Mr. Le Bo is the chairman of the Board and chief executive officer of the Company. Although this deviates from the practice under code provision A.2.1 of the CG Code, where it provides that the two positions should be held by two different individuals, as Mr. Bo has considerable experience in the enterprise operation and management of the Company, the Board believes that it is in the best interests of the Company and its shareholders as a whole to continue to have Mr. Bo as chairman of the Board so that it can benefit from his experience and capability in leading the Board in the long-term development of the Company. From a corporate governance point of view, the decisions of the Board are made collectively by way of voting and therefore the chairman should not be able to monopolize the decision-making of the Board. The Board considers that the balance of power between the Board and management can still be maintained under the current structure. The Board shall review the structure from time to time to ensure appropriate action be taken should the need arise.

Save as disclosed above, for the year ended December 31, 2018 (the ‘‘Year’’), the Company has complied with the CG Code.

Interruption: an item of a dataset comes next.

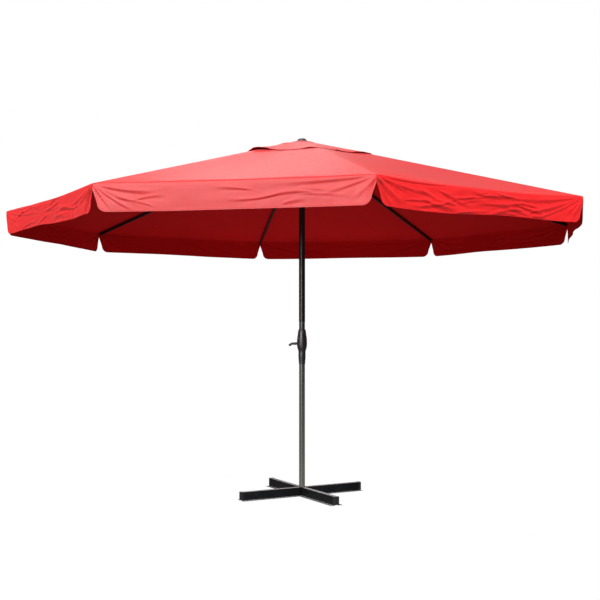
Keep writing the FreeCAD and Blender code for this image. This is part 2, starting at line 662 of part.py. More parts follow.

MODEL CODE FOR SECURITIES TRANSACTIONS

The Company has adopted the Model Code for Securities Transactions by Directors of Listed Issuers as set out in Appendix 10 to the Listing Rules (the ‘‘Model Code’’) as its code of conduct regarding dealings in the securities of the Company by the Directors and the Company’s senior management who, because of his/her office or employment, is likely to possess inside information in relation to the Company’s securities.

– 40 –

Upon specific enquiry, all Directors confirmed that they have complied with the Model Code during the Period. In addition, the Company is not aware of any non-compliance of the Model Code by the senior management of the Company during the Year.

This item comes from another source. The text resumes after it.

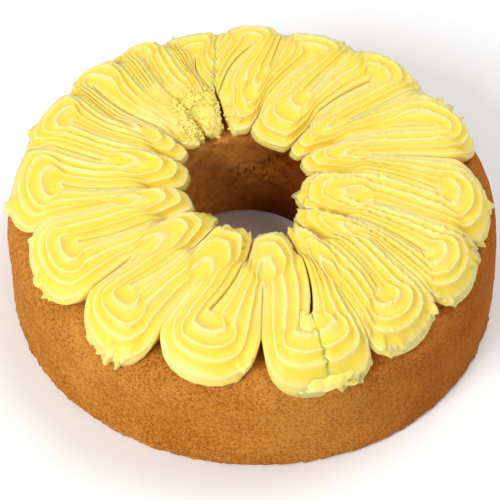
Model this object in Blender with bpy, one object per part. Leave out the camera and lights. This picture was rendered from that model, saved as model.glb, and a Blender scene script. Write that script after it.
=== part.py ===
"""Madeira ring cake: a baked sponge ring with one rope of buttercream piped in
zig-zag round its top. Metres, +Z up, standing on z = 0."""

import bmesh
import bpy
import numpy as np

MM = 0.001

# Sponge ring
BASE_RADIUS = 91.3
SIDE_RADIUS = 90.0
SHOULDER_START = 32.0
TOP_HEIGHT = 43.5
SHOULDER_WIDTH = 11.0
BASE_ROUND = 2.0
HOLE_TOP_RADIUS = 28.5
HOLE_BASE_RADIUS = 30.0
HOLE_ROUND = 2.5
HOLE_SHIFT = -2.5
SIDE_WOBBLE = 1.3
RING_STEPS = 72
MIDDLE = (0.5, 1.3)

# Buttercream rope
ROPE_HEIGHT = 10.2
ROPE_GAP = 0.45
TIP_LIFT = 1.0
ROPE_SQUARENESS = 2.2
RIDGE_COUNT = 4
RIDGE_DEPTH = 1.6
SLIT_MOUTH = 0.4
SLIT_END = 1.1
TIP_FULLNESS = 0.6
CREASE_END = 0.8
GROOVE_BOW = 4.0
HOLE_DROOP = 0.022
STEPS_PER_LEG = 15
UNDERSIDE = (0.86, 0.70, 0.36)
HEIGHT_SPREAD = 0.06

# One row a lobe of the rope, in travel order. Each pair is an angle in degrees and a
# radius: the turn beside the hole, the inside of that turn, the notch at the rim
# before the lobe, the inside of the lobe's own turn, and its tip. A third value is
# the width of the gap inside the turn, or how square the tip is.
LOBES = (
    ((309, 24), (300, 61), (299, 82), (310, 66), (308, 88)),
    ((321, 20), (326, 52), (320, 80), (330, 69), (329.5, 88)),
    ((350, 17), (345, 46), (341, 82), (356, 66), (352, 87)),
    ((390, 21), (374, 46), (368, 73), (381, 72), (380, 87.5)),
    ((406, 22), (399, 48), (397, 81), (408, 67), (409, 87)),
    ((424, 22), (423, 50), (420, 82), (430, 67), (430, 85.5)),
    ((462, 28), (443, 60), (441, 83), (450, 69), (449, 85)),
    ((467, 52), (461, 72), (458, 82), (469, 66), (465, 84.5)),
    ((474, 30), (474, 61), (475, 85), (484, 74), (480, 87)),
    ((494, 30), (492, 59), (488, 88), (502, 76), (497, 89.5)),
    ((510, 28), (510, 62), (505, 87), (517, 71), (515, 89.5)),
    ((528, 23), (531, 56), (526, 87), (543, 67), (540, 88.4)),
    ((559, 22), (554, 54), (555.5, 79.5), (567, 67), (572, 86)),
    ((580, 20), (582, 58), (583, 76), (590, 64), (599, 88)),
    ((612, 20), (608, 56), (606, 75), (617, 62), (620, 86.8)),
    ((645, 22), (634, 52), (632.5, 72), (648, 65, 1.0), (646, 89.5, 0.85)),
)


def clear_scene():
    for thing in list(bpy.data.objects):
        bpy.data.objects.remove(thing, do_unlink=True)


def make_material(name, colour, roughness):
    material = bpy.data.materials.new(name)
    material.use_nodes = True
    shader = material.node_tree.nodes["Principled BSDF"]
    shader.inputs["Base Color"].default_value = (*colour, 1.0)
    shader.inputs["Roughness"].default_value = roughness
    return material


def add_object(name, bm, material, collection):
    mesh = bpy.data.meshes.new(name)
    # the base leans to one side of the hole, and the origin is under its middle
    bmesh.ops.translate(bm, vec=(-MIDDLE[0], -MIDDLE[1], 0), verts=bm.verts)
    bmesh.ops.scale(bm, vec=(MM, MM, MM), verts=bm.verts)
    bm.to_mesh(mesh)
    bm.free()
    mesh.materials.append(material)
    mesh.shade_smooth()
    mesh.set_sharp_from_angle(angle=np.radians(50))
    thing = bpy.data.objects.new(name, mesh)
    collection.objects.link(thing)
    return thing


def sponge_profile():
    """Closed section of the ring as (radius, height), from the hole outwards."""
    points = []
    for turn in np.radians((0, 45, 90)):
        points.append((HOLE_BASE_RADIUS + BASE_ROUND * (1 - np.sin(turn)),
                       BASE_ROUND * (1 - np.cos(turn))))
    for turn in np.radians((0, 30, 60, 90)):
        points.append((HOLE_TOP_RADIUS + HOLE_ROUND * (1 - np.cos(turn)),
                       TOP_HEIGHT - HOLE_ROUND * (1 - np.sin(turn))))
    for turn in np.radians((0, 15, 30, 45, 60, 76, 90)):
        points.append((SIDE_RADIUS - SHOULDER_WIDTH * (1 - np.sin(turn)),
                       SHOULDER_START + (TOP_HEIGHT - SHOULDER_START) * np.cos(turn)))
    points.append((0.4 * SIDE_RADIUS + 0.6 * BASE_RADIUS, 0.4 * SHOULDER_START))
    for turn in np.radians((0, 45, 90)):
        points.append((BASE_RADIUS - BASE_ROUND * (1 - np.cos(turn)),
                       BASE_ROUND * (1 - np.sin(turn))))
    return points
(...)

PURCHASE, SALE OR REDEMPTION OF LISTED SECURITIES OF THE COMPANY

The Company has not purchased, redeemed or sold any of its listed securities during the Year.

PUBLICATION OF INFORMATION

This announcement is published on the websites of the Stock Exchange (www.hkexnews.hk) and the Company (www.persta.ca).

This announcement is prepared in both English and Chinese and in the event of inconsistency, the English text of this announcement shall prevail over the Chinese text.